Prompted after happening upon yet another fake "debate" about the shifting meaning of retro, plus a reader email on Jeff Gerstmann's show about how more time has passed from the original Gears of War's release than some milestone or another; I couldn't be bothered to care.
Retro obviously encompasses more than 8/16/32-bit at this point, as time moves forward in a linear fashion and whatnot. Of the relatively-new-not-really proposals, I like the "at least two console generations" definition better simply because it's cleaner and more intuitive; the "ten years old" thing is too finicky, requiring you to hit up GameFAQs or Wikipedia for release dates, and that's before you get the "which region?" question involved. (That said, someone in the first discussion mentioned how stuff from the PS3 era isn't that far removed from modern sensibilities, whereas titles in the traditional "retro" window are of a period where the fundamentals were still evolving and therefore set themselves apart more distinctly in terms of gameplay and presentation - which is the most substantive comment ever to come out of these unfortunate affairs.)
I've found, though, that the substance of the argument really isn't the point with these proposals. The point of casually ("casually") bringing up "games released [x] years ago are retro, right? I mean, no one would care about anything so old, ha ha!", as with all the "Landmark Title was released HOW MANY YEARS AGO!?!?!?!?" posts on social media and all the extremely, extremely tiresome "OMG, WE'RE SO OLD" kabuki that follows (like, fucker, what do you want us to do???? it's not like we can turn back time???? if the conquistadors couldn't find the Fountain of Youth with all the gold in the Spanish empire, you're not gonna do it so you can feel better about Chrono Cross), is for the OP to project their mid-life or quarter-life or whatever-life crisis and invite you to mirror their own grief at their impending mortality and alleviate their suffering through schadenfreude. Like Shiori from Utena or crabs in a bucket, if they cannot transcend, everyone else must suck, and so we're invited to lament and feel guilty that we have survived this long, to atone for our continued existence, to agree that, yes, we all deserve death for daring still to draw breath.

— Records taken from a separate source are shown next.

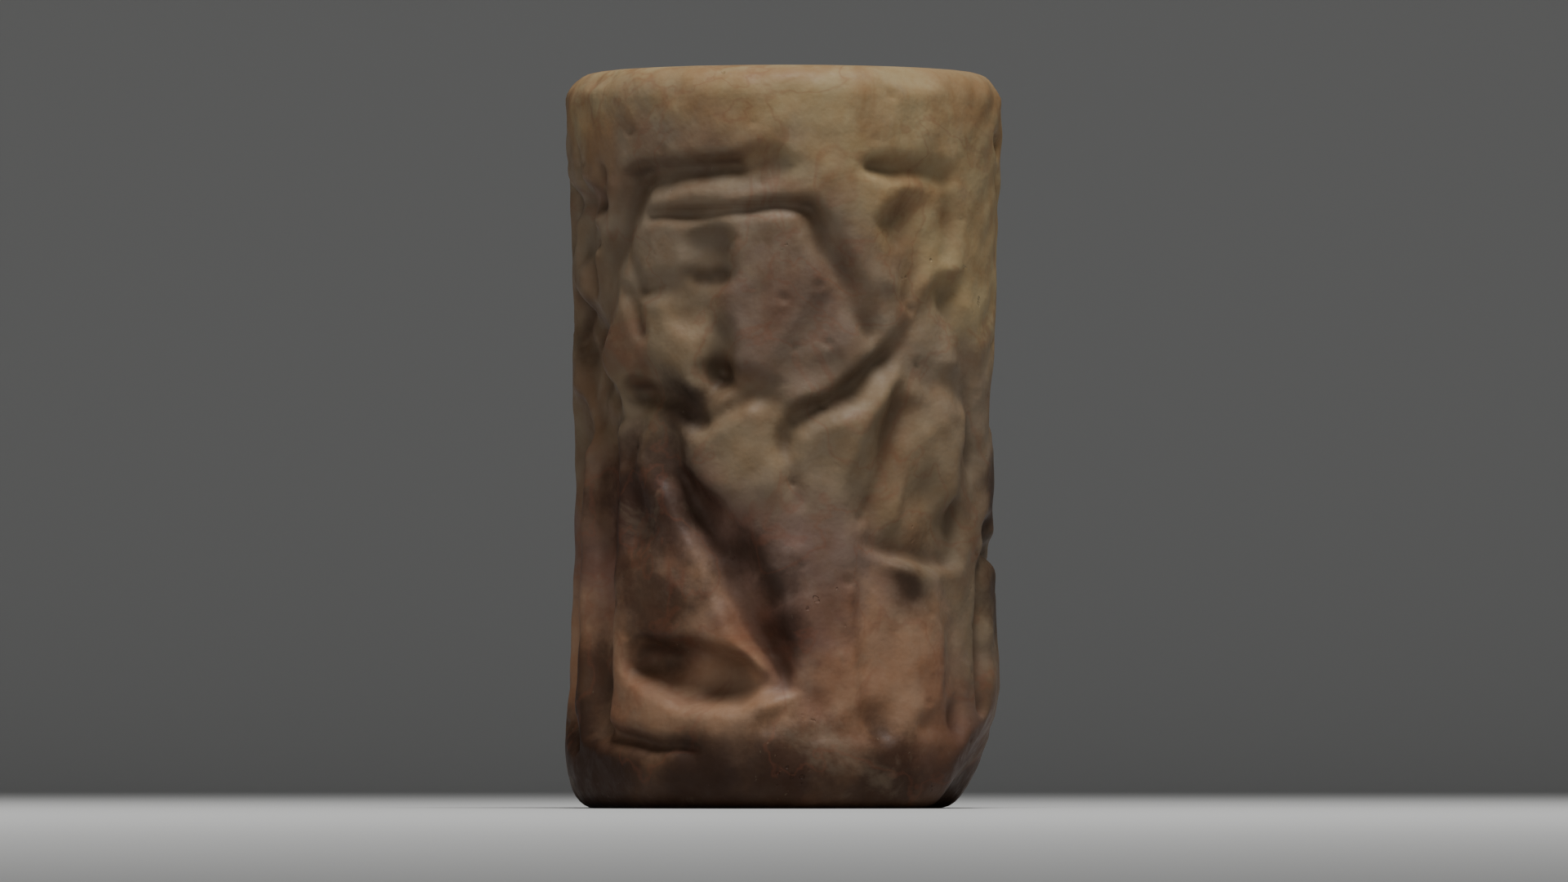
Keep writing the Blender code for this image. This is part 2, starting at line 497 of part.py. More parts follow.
points = seal_surface()
mesh = bpy.data.meshes.new("seal_stone")
mesh.from_pydata(points.reshape(-1, 3).tolist(), [], seal_faces(len(points)))
mesh.materials.append(stone_material())
seal = bpy.data.objects.new("seal_stone", mesh)
bpy.context.scene.collection.objects.link(seal)
bpy.context.view_layer.update()
thin_out(seal)
seal.data.name = "seal_stone"
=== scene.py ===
"""Looks of a stone cylinder seal: its worn skin with the frieze, veined stone, a plain studio.

The skin is one fine mesh. It has the same barrel, bore, chips and frieze as the solid that it
replaces, with the folds, nicks, pits and dents that are too fine for the solid.
"""

import math

import bpy
import numpy as np
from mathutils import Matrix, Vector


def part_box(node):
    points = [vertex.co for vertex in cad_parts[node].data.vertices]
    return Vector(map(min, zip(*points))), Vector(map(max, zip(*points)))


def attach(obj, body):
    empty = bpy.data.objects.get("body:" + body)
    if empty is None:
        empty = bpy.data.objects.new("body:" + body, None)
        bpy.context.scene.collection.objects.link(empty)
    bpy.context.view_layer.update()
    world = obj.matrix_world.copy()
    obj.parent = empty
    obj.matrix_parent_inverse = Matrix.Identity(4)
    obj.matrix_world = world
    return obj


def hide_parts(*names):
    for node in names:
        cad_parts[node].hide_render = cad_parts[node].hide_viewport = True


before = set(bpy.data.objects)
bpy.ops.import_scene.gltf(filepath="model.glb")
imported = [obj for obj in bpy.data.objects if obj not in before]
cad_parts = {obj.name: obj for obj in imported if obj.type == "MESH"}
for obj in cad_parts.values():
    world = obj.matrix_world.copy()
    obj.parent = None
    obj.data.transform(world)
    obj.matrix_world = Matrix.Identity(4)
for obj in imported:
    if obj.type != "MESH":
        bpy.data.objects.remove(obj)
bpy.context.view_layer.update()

MM = 0.001

# Barrel, a little narrower at its waist than at its rims
SEAL_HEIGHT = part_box("seal_stone")[1][2]
RIM_RADIUS = 8.19 * MM
WAIST_RADIUS = 7.93 * MM
RIM_WIDTH = 2.4 * MM
SWELL = 0.05 * MM
DENTS = 0.06 * MM

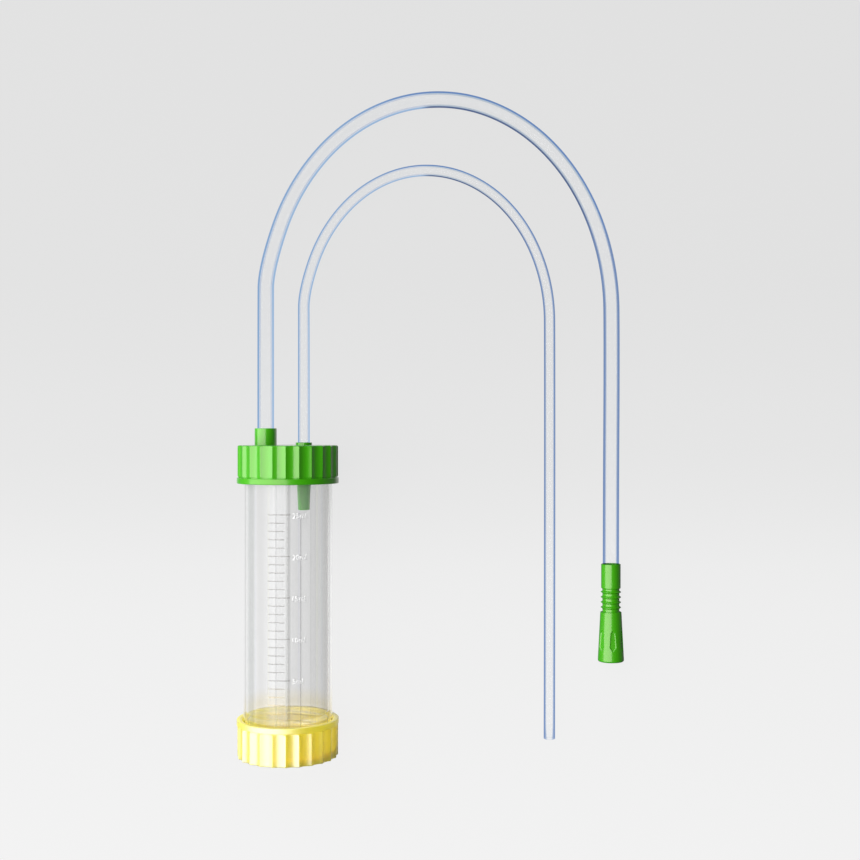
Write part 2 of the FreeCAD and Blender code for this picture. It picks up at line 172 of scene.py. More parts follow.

Well, not me, fuckers! I turned 44 last week! I'm happy that I lived this long, and I look forward to living many more years and enjoying many more video games, whether or not they subscribe to your particular definition of retro. The only thing I regret is that we can't commemorate some video game birthdays without some sorry self-absorbed fuckers weaponizing their own Artax-grade self-pity to try drag everyone else down into their misery mire. We've had over 50 years of commercial video game history at this point. Think about how many stone-cold classics are celebrating an anniversary on any given day. I don't have the time to fit that much futile atonement in my schedule, and neither do you. And - here's the kicker! - even if you did, it wouldn't make the games, or you, any younger.
Mad about it? Well, in the venerable words of the GameFAQs scribes of old: Cry. Cry that I've lasted this long without the blessing of your ageist video game god, modeled in the image of your own self-hatred. Cry for me. Let your tears fall directly into my mouth and down my gullet so I may gain strength from your suffering. But if you want me to die, you'll have to get off your whining pansy ass and come shoot me yourself. And you won't, because you're too mired in passive impotence to take any action beyond feeling sorry for yourself.
Have fun with video games! I look forward to yet another post about how you're the very first person to discover Phantasy Star IV.